Theorem 5.1 is specially interesting when f is quadratic. In this case, one can calculate points on the LM trajectory by solving linear systems of equations. Indeed, if \(f:\mathbb {R}^{n}\rightarrow \mathbb {R}\) is a convex quadratic function given by

$$f(x):=\frac{1}{2}x^\top Q x+c^\top x $$

where \(c\in \mathbb {R}^{n}\) and \(Q\in \mathbb {R}^{n\times n}\) is positive semidefinite, then the KKT conditions of Problem (3) that define the LM trajectory read as follows:

$$ \left [ \begin{array}{c@{\quad}c} Q+\mu I & A^\top\\ A & 0 \end{array} \right ]\left [ \begin{array}{c} x \\ \lambda \end{array} \right ]=\left [ \begin{array}{c} -c \\ b \end{array} \right ]. $$
(20)

For each μ>0 this system is always solvable and its unique solution is x LM (μ). Uniqueness in λ is ensured if, and only if, A is full rank.

So, in the quadratic case, Phase 1 turns out to be easily implementable, since the primal-dual LM trajectory is defined by means of the linear system (20).

7 Numerical Experiments

We generate instances of Problem (4) for different values of \(\bar{n} \) and \(\bar{m} \), and solve them by an infeasible path following interior point algorithm using three different primal-dual starting points: the point given by our scheme, the Mehrotra starting point [12], and the analytic center χ=e with a dual variable s e (μ) given by Lemma 4.1 for a large value of μ. Since the analytic center is known, we shall see that the third choice is always better than the second.

Each test problem with given \(\bar{n} \) and \(\bar{m} \) is constructed as follows:

  • \(\bar{A} \) is an m×n matrix with random entries in [−1,1].

  • \(\bar{Q} \) is obtained by the following procedure: let D be a diagonal matrix with random entries in [1,1000], and M a unitary random matrix (constructed using the Matlab routine qr).
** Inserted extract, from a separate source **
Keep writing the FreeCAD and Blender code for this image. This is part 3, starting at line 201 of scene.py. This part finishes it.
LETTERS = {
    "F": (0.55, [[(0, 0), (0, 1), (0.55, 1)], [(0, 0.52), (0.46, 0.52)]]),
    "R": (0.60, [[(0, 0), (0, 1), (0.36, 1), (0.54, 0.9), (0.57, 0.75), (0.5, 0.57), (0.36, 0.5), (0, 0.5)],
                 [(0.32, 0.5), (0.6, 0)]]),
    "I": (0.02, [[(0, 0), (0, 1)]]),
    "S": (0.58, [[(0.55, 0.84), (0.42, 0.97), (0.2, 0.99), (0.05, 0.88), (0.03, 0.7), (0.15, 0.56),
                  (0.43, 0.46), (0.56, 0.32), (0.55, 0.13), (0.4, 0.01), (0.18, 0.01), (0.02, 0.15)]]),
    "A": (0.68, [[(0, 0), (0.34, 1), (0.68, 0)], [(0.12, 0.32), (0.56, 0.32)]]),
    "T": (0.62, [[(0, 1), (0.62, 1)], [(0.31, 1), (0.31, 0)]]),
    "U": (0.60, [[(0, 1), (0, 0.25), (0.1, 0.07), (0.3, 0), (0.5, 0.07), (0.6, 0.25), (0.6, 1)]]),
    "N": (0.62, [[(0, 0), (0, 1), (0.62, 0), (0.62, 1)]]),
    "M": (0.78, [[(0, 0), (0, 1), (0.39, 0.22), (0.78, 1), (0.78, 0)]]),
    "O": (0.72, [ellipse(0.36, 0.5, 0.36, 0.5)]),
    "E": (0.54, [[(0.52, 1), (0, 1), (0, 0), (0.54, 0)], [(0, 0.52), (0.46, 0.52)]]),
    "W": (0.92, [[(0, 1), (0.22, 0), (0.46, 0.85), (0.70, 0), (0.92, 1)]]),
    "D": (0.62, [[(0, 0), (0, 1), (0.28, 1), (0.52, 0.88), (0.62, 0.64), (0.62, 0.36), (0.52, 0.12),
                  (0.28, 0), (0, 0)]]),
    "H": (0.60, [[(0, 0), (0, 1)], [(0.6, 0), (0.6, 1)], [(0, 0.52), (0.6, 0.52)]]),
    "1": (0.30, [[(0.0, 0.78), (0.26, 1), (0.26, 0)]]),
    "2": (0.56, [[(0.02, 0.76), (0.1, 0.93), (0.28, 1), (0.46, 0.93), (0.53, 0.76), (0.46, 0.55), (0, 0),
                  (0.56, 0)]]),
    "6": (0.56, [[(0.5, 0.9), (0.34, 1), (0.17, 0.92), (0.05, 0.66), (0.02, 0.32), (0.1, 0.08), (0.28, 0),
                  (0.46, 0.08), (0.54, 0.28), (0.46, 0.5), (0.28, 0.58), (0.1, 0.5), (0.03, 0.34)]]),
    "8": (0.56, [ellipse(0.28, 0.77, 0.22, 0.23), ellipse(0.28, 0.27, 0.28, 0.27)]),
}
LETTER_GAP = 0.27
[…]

Now \(\bar{Q}=MDM^{\top}\) is a randomly generated Hessian matrix with eigenvalues \(\operatorname{diag}(D) \).

The objective function is given by \(( x - x^{*} )^{\top}\bar{Q}( x - x^{*})/2 \), where the global minimizer x is obtained by projecting a random vector into the null space of \(\bar{A} \) and then adjusting it so that ∥x =1.2. This choice is done to stress the nonlinearity in the examples: if x is in the unit box, the minimization becomes too easy; if its norm is large, the LM trajectory becomes nearly straight, again too easy.

We do not elaborate on the search along the LM trajectory, studied in non-linear programming texts like [13]. For our series of examples we used the simple strategy of setting \(\mu_{0}=\hat{\mu}/2 \), where \(\hat{\mu}\) is the parameter value obtained by the previous example (μ 0=1 for the first example in the series). This is a usual scheme in trust region algorithms for non-linear programming.
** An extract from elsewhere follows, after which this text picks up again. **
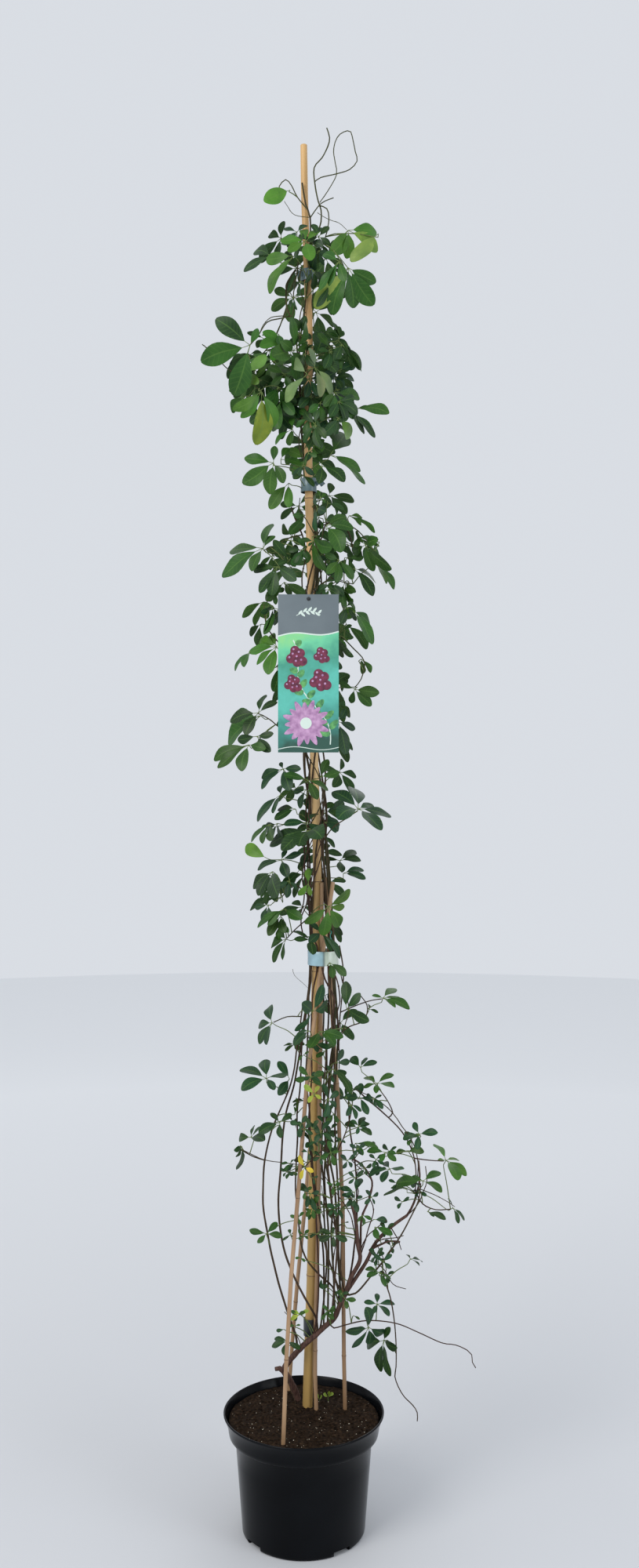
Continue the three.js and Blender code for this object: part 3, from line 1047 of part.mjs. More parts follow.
addStill('pot', pot(), 0x15181a, 0.35);
const holes = [mainCane(HOLE_CLEARANCE), trunkHole, ...Object.values(STAKES).map((spec) => stake(spec,
  HOLE_CLEARANCE))];
addStill('soil', soil(holes), 0x2a1d14, 0.95);
addStill('main_cane', mainCane(), 0xc9a46c, 0.5);
for (const [name, spec] of Object.entries(STAKES)) addStill(name, stake(spec), 0xb98f66, 0.55);
for (const [name, tie] of Object.entries(TIES)) {
  const ring = band(caneAt(tie.z), tie.halfWidth, tie.halfDepth, tie.z - tie.height / 2,
    tie.z + tie.height / 2, tie.wall);
  addStill(name, ring, tie.color, 0.4);
}
addStill('wide_band', band(WIDE_BAND, WIDE_BAND.halfWidth, WIDE_BAND.halfDepth, WIDE_BAND.low,
  WIDE_BAND.high, WIDE_BAND.wall), 0x9fbcc6, 0.35);
addStill('label', label(), 0x4f9a88, 0.4);
const loop = labelLoop();
addStill('label_loop', bar(loop.points, loop.radius, 5, true), 0x9aa3a8, 0.5);

// Growing things

const chains = [];
for (const part of trunkParts) chains.push({ ...part, node: 'trunk', fixed: true,
  radii: radiiOf(part.points, part.ends) });
STEMS.forEach((spec, index) => {
  for (const part of stemChains(spec, index, trunkLine)) {
    chains.push({ ...part, node: spec.name, radii: radiiOf(part.points, part.ends), pinned: part.footed });
  }
});
const rods = [
  { points: CANE_LINE, radii: CANE_LINE.map((p) => along(CANE_RADIUS, p.z) + 0.9), node: 'main_cane',
    fixed: true },
  { points: [...loop.points, loop.points[0]],
    radii: Array(loop.points.length + 1).fill(loop.radius + 0.4), node: 'label_loop', fixed: true },
];
for (const [name, spec] of Object.entries(STAKES)) {
  const points = smooth(route(spec.axis), 110);
  rods.push({ points, radii: points.map(() => STAKE_RADIUS + 0.5), node: name, fixed: true });
}
const mains = chains.filter((chain) => !chain.shoot);
bendClear([...mains, ...rods], STEM_GAP);
for (const chain of chains.filter((item) => item.shoot)) {
  // A side shoot starts on the nearest point of its own stem, or of a shoot before it, from
  // which nothing stands in its way.
  const own = chains.slice(0, chains.indexOf(chain)).filter((item) => item.node === chain.node);
  const starts = own.flatMap((item) => item.points.slice(1))
    .filter((point) => point.distanceTo(chain.points[0]) < 110);
  starts.sort((a, b) => a.distanceTo(chain.points[0]) - b.distanceTo(chain.points[0]));
  const best = starts.find((point) => wayIsClear(point, chain, [...mains, ...rods])) ?? starts[0];
  const offset = best.clone().sub(chain.points[0]);
  const fade = Math.min(5, chain.points.length - 1);
  for (let i = 0; i < fade; i += 1) chain.points[i].addScaledVector(offset, 1 - i / fade);
  chain.pinned = true;
}
for (const chain of mains) if (!chain.fixed) chain.fixed = true;
bendClear([...chains, ...rods], STEM_GAP);

const stemBodies = {};
for (const chain of chains) {
  const body = bar(chain.points, chain.radii, chain.sides);
  stemBodies[chain.node] = stemBodies[chain.node] ? stemBodies[chain.node].add(body) : body;
}
const trunkWide = trunkParts.map((part) => bar(part.points, radiiOf(part.points,
  part.ends).map((r) => r + 0.35), part.sides));
for (const spec of STEMS) {
  let body = stemBodies[spec.name];
  for (const wide of trunkWide) body = body.subtract(wide);
  const pieces = body.decompose();
  pieces.sort((a, b) => b.volume() - a.volume());
  stemBodies[spec.name] = pieces[0];
}

const leavesOf = {};
for (const name of Object.keys(stemBodies)) leavesOf[name] = [];

function growLeaf([stem, seenHub, depth, seenTips]) {
  const own = chains.filter((chain) => chain.node === stem);
  const others = [...still];
  for (const [name, body] of Object.entries(stemBodies)) {
    if (name !== stem) others.push(withBounds(body), ...leavesOf[name]);
  }
  for (const clearOfOwn of [true, false]) {
    const obstacles = clearOfOwn ? [...others, ...leavesOf[stem]] : others;
    for (const depthShift of DEPTH_SHIFTS) {
      const hub = place(seenHub, depth + depthShift);
      const target = hub.clone().add(new THREE.Vector3(0, 0, -22));
      let carrier = null;
      for (const chain of own) {
        const index = nearestIndex(chain.points, target);
        const distance = chain.points[index].distanceTo(target) + (chain.shoot ? 0 : 6);
        if (carrier === null || distance < carrier.distance) carrier = { chain, index, distance };
      }
      for (const rootShift of ROOT_SHIFTS) {
        const index = THREE.MathUtils.clamp(carrier.index + rootShift, 1, carrier.chain.points.length - 1);
        const end = carrier.chain.points[index];
        const root = index + 1 === carrier.chain.points.length
          ? end.clone().lerp(carrier.chain.points[index - 1], 0.1)
          : end.clone();
        if (root.distanceTo(hub) < 9) continue;
        const facing = bestFacing(hub, seenTips, root);
        if (facing === null || facing.behind < 0.1) continue;
        const solid = leafSolid(hub, facing.normal, facing.tips, root);
        if (overlaps(solid, obstacles)) continue;
        leavesOf[stem].push(withBounds(solid));
        return;
      }
    }
  }
  throw new Error(`no clear place for the leaf of ${stem} at ${seenHub}`);
}

LEAVES.forEach(growLeaf);

for (const [name, body] of Object.entries(stemBodies)) {
  const whole = wasm.Manifold.union([body, ...leavesOf[name].map((leaf) => leaf.body)]).simplify(0.22);
  const color = name === 'trunk' ? 0x4a3230 : 0x35592f;
  nodes.push(nodeMesh(name, whole, color, 0.55));
}

const group = new THREE.Group();
for (const mesh of nodes) group.add(mesh);
export default group;
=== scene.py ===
"""A chocolate vine in a nursery pot, tied to a bamboo cane and four thin stakes.

Metres, +Z up, front towards -Y. The lists are in millimetres. A place in them is x, z and depth: x
and z as an eye in front of the plant sees it, measured in the upright plane through the middle of
the pot, and its depth behind that plane.
"""
import math
import random

import bpy
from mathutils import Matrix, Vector, kdtree, noise


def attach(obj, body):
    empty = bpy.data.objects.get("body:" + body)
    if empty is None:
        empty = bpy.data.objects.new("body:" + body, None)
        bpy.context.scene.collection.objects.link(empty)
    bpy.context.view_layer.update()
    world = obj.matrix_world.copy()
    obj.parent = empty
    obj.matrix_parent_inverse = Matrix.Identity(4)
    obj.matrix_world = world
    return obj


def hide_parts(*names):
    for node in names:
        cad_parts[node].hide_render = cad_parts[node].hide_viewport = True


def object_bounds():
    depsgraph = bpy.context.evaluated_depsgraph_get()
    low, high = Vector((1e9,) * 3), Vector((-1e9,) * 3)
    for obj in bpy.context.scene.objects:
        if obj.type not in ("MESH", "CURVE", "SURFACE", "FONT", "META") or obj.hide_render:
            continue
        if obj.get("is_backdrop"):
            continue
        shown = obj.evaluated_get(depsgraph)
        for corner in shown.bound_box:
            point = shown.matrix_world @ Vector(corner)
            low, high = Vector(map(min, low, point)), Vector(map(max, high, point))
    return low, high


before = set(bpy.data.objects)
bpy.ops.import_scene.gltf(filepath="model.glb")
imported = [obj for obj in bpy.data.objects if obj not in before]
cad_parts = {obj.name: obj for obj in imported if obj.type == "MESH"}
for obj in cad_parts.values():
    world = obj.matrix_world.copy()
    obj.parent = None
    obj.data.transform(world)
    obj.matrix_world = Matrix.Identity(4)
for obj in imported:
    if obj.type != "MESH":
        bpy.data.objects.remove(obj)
cad_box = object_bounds()

# The seed of the noise that bends the stems. It keeps the shapes the same in each run.
noise.seed_set(1795752992)

EYE = Vector((0.0274, -2.370, 1.297))
MM = 0.001

# Pot and soil, in mm. The underside of the soil's surface, in metres.
WALL = 2.5
RIM_RADIUS = 140
POT_HEIGHT = 205
BASE_RADIUS = 105
WALL_TOP_RADIUS = 119.5
COLLAR_FOOT_RADIUS = 130
COLLAR_FOOT_Z = 168
LARGE_NOTCHES = [38, 128, -142, -52]
SMALL_NOTCHES = [83, -97]
SOIL_Z = 190
SOIL_MOUND = 6
SUNK_RADIUS = 0.1298
SUNK_Z = 0.186

# Cane, stems and ties, in mm.
BAMBOO_FOOT = 150
BAMBOO_STEP = 22
STAKE_RADIUS = 3.6
HELIX_PITCH = 550
HELIX_START = 1180
HELIX_STEP = 68
KNOT_RIDGE = 0.9
STEM_GAP = 0.5
STEM_ROUGHNESS = 0.35
TIE_REACH = 30
TIE_CROWN_Z = 2190
TIE_NECK_Z = 1822
CLIP_Z = 337
BAND_LOW = 979
BAND_HIGH = 1004
BAND_CENTRE = (34, 26)
BAND_RADIUS = 27

# Label, in mm, and the numbers of its materials.
LABEL_LEFT, LABEL_RIGHT, LABEL_LOW, LABEL_HIGH = -45, 61, 1352, 1628
LABEL_ASPECT = (LABEL_RIGHT - LABEL_LEFT) / (LABEL_HIGH - LABEL_LOW)
LABEL_DEPTH = -62
LOOP_Z = 1645
GROUND, BACK, HEAD, PALE, GREEN, MAROON, LILAC, HOLE_SHADE = range(8)

# Thin things, in metres.
CARD_THICKNESS = 0.75 * MM
TAPE_WIDTH = 0.009
TAPE_THICKNESS = 0.0003
STRING_RADIUS = 0.0009
LOOP_RADIUS = 0.0007
BLADE_THICKNESS = 0.00028
HALF_SHEET = (0.00026, 0.00034)
TIP_OFF = 0.0006

# Heights, in metres: the low stems end here, and the bush starts there.
LOW_STEMS_TOP = 0.95
BUSH_FOOT = 1.5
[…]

We used Matlab R2012a to implement the infeasible path-following method for convex quadratic programming presented in [14]. The tolerance for optimality is fixed at 10−8 and the barrier parameter is reduced by a factor of 10 at each iteration. As a measure of performance we used the number of iterations necessary for convergence.

Table 1 lists the results for 56 problems: for each value of \(\bar{n}\) in the first column and four values of \(\bar{m}\), we run the three strategies. The column LM displays the number of iterations Phase 1/Phase 2 of our scheme; columns M and AC correspond to the number of iterations of the interior point method using respectively the Mehrotra starting point and the analytic center.

Table 1 Number of iterations for the interior point method using the LM starting point, the Mehrotra starting point and the analytic center

From the table we see that for this choice of quadratic objectives, our scheme spares about 3 iterations from the interior point algorithm. This may be very significant in trust region algorithms, in which there is no need for a high precision in the solution of Problem (4).

8 Conclusions

The main goal of this paper is to show how the primal-dual LM and central trajectories are related for general linearly constrained convex programming problems, and then to develop an initialization technique for path following methods based on this relationship.

We believe that the main application of this is in trust region methods for non-linear programming based on trust regions defined by level sets of the barrier penalty function, which are contained in the unit box, as we remarked in Sect. 2.

Initial numerical experiments indicate that our initialization technique spares about 3 iterations from the interior point algorithm. More robust numerical experiments should be carried out on a larger collection of relevant problems where the analytic center is known. In particular, the algorithm should be tested on trust region subproblems from general non-linear solvers.